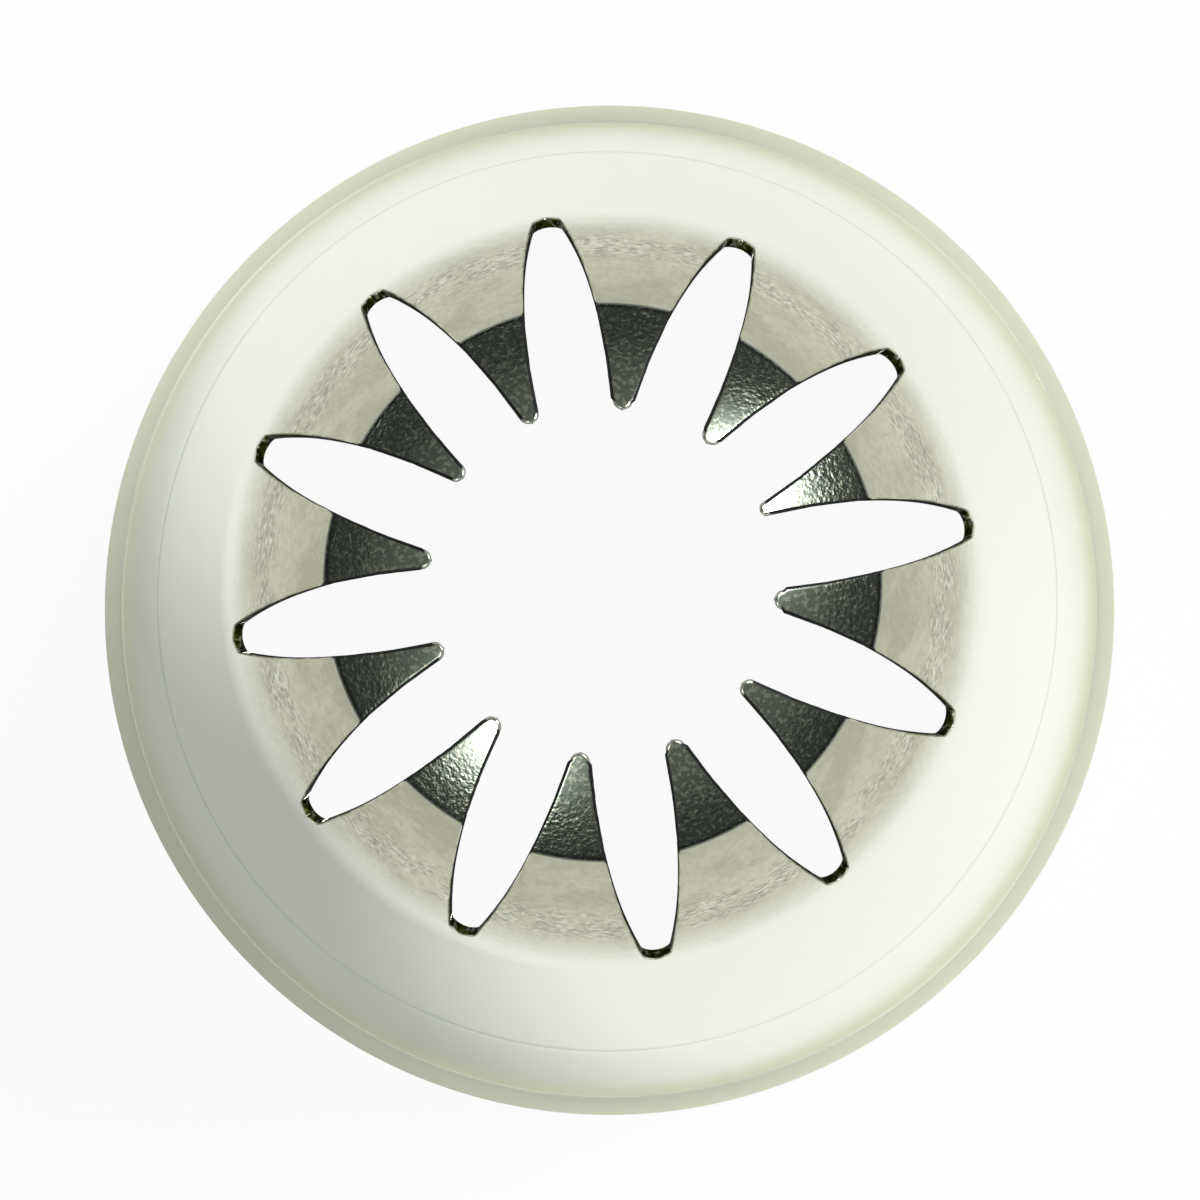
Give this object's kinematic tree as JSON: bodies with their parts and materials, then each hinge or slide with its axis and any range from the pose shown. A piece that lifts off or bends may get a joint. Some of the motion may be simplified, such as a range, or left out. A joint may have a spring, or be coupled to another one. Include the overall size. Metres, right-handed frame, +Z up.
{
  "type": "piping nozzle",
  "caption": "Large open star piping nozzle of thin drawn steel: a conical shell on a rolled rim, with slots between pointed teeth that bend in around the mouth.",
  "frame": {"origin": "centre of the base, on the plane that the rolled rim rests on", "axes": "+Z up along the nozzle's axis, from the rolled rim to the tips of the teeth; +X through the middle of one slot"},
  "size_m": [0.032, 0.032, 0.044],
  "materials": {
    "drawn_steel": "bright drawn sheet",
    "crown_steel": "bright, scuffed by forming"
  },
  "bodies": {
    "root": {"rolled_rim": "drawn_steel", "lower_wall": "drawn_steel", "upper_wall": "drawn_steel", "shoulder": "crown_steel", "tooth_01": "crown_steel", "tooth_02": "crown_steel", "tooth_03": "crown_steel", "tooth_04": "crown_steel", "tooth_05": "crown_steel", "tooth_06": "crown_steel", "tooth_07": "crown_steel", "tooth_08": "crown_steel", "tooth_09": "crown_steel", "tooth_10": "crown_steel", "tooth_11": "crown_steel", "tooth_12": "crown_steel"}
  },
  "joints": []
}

******

■ WRITTEN REQUEST
Make an exact copy of the material above.

■ CORRECT OUTPUT
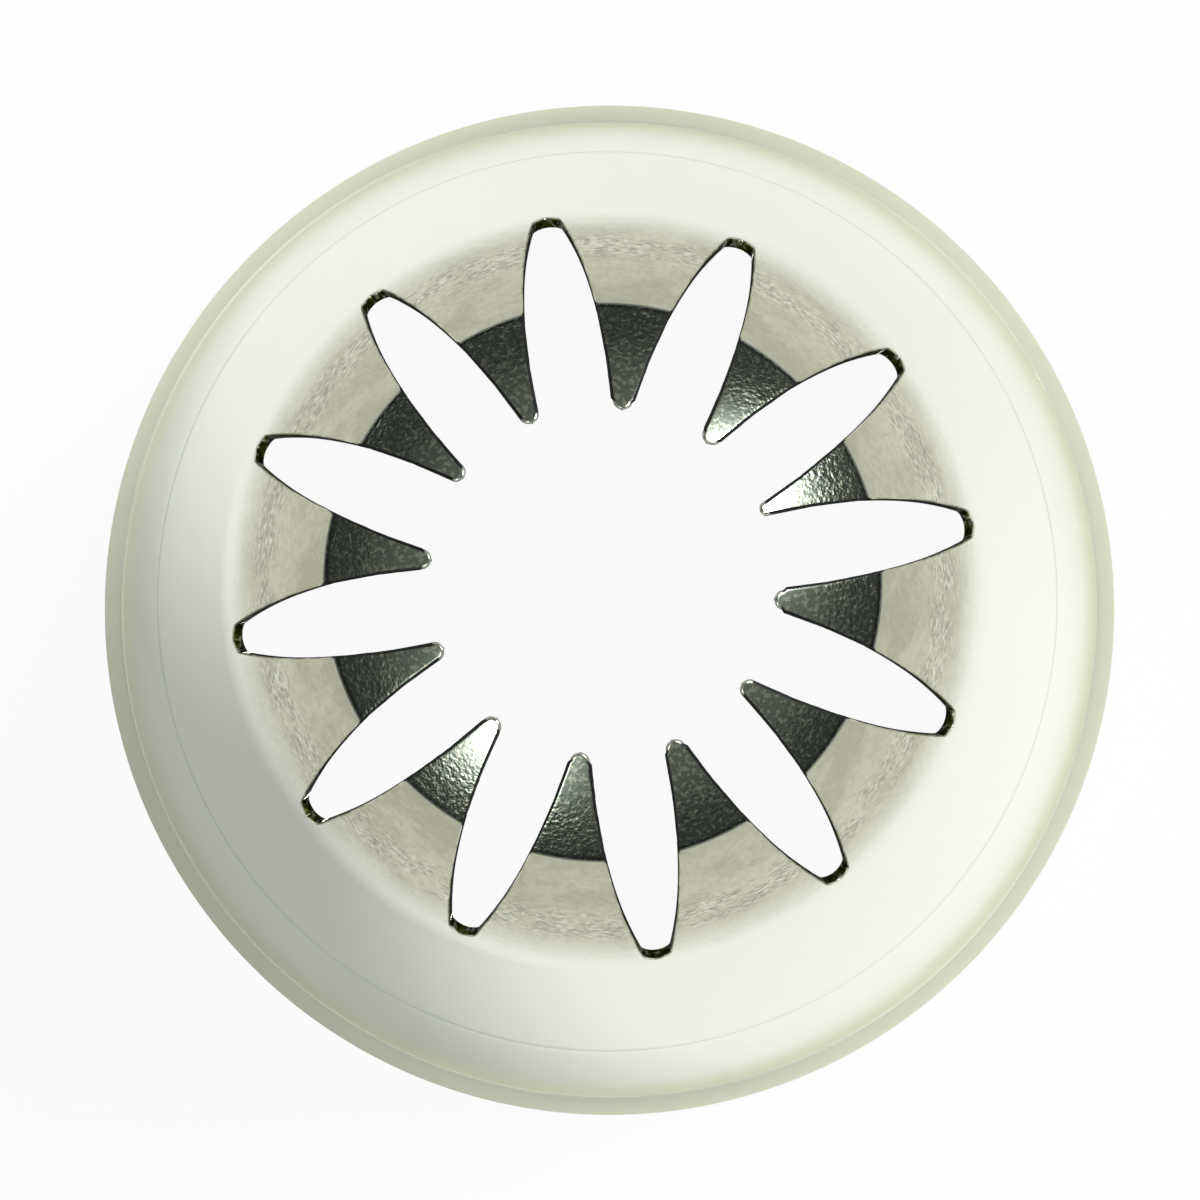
Give this object's kinematic tree as JSON: bodies with their parts and materials, then each hinge or slide with its axis and any range from the pose shown. A piece that lifts off or bends may get a joint. Some of the motion may be simplified, such as a range, or left out. A joint may have a spring, or be coupled to another one. Include the overall size. Metres, right-handed frame, +Z up.
{
  "type": "piping nozzle",
  "caption": "Large open star piping nozzle of thin drawn steel: a conical shell on a rolled rim, with slots between pointed teeth that bend in around the mouth.",
  "frame": {"origin": "centre of the base, on the plane that the rolled rim rests on", "axes": "+Z up along the nozzle's axis, from the rolled rim to the tips of the teeth; +X through the middle of one slot"},
  "size_m": [0.032, 0.032, 0.044],
  "materials": {
    "drawn_steel": "bright drawn sheet",
    "crown_steel": "bright, scuffed by forming"
  },
  "bodies": {
    "root": {"rolled_rim": "drawn_steel", "lower_wall": "drawn_steel", "upper_wall": "drawn_steel", "shoulder": "crown_steel", "tooth_01": "crown_steel", "tooth_02": "crown_steel", "tooth_03": "crown_steel", "tooth_04": "crown_steel", "tooth_05": "crown_steel", "tooth_06": "crown_steel", "tooth_07": "crown_steel", "tooth_08": "crown_steel", "tooth_09": "crown_steel", "tooth_10": "crown_steel", "tooth_11": "crown_steel", "tooth_12": "crown_steel"}
  },
  "joints": []
}